Lotte Bailyn, the T. Wilson Professor of Management at the Massachusetts Institute of Technology’s (MIT) Sloan School of Management and co-director of the MIT Workplace Center, will speak Thursday, April 18, at the University of Delaware.

Her talk, UD’s second annual Women of Excellence Lecture, begins at 4:30 p.m. in the theatre of the Trabant University Center, Main Street and South College Avenue, Newark. Her topic is “Gender Equity in Academia: Lessons from the MIT Experience,” and the talk is free and open to the public. Refreshments will follow.

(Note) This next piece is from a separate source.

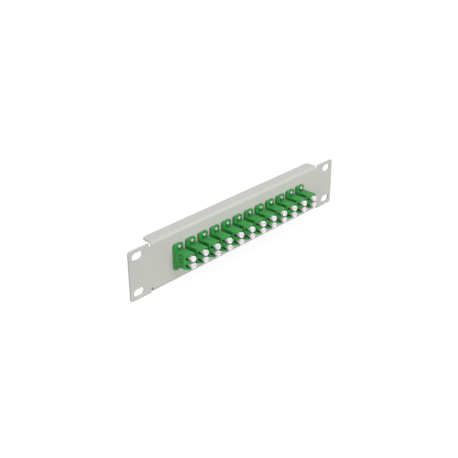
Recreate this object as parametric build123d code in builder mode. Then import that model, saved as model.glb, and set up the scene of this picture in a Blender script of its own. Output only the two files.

In 1998, three women faculty members at MIT sent shockwaves through the institution after their discoveries about the underlying, persistent, marginalization of senior women faculty. The discoveries of these women began changes in a number of large institutions of higher education across the nation.

As Scott Smallwood wrote in the Chronicle of Higher Education, “Female professors at MIT, even when paid about the same as their male colleagues, often feel like second-class members of the faculty, according to a new study…released on the status of women throughout the institution. The reports follow up on the well-known 1999 study of female professors in MIT’s School of Science…”

Between 1997-1999, Bailyn was chairperson of the MIT faculty, and during 1995-1997 she was the Matina S. Horner Distinguished Visiting Professor at Radcliffe’s Public Policy Institute.

The lecture is presented by the Commission on the Status of Women, Women in Science and Engineering, Office of the Vice President for Administration, Office of Women’s Affairs and the Visiting Women Scholars Fund.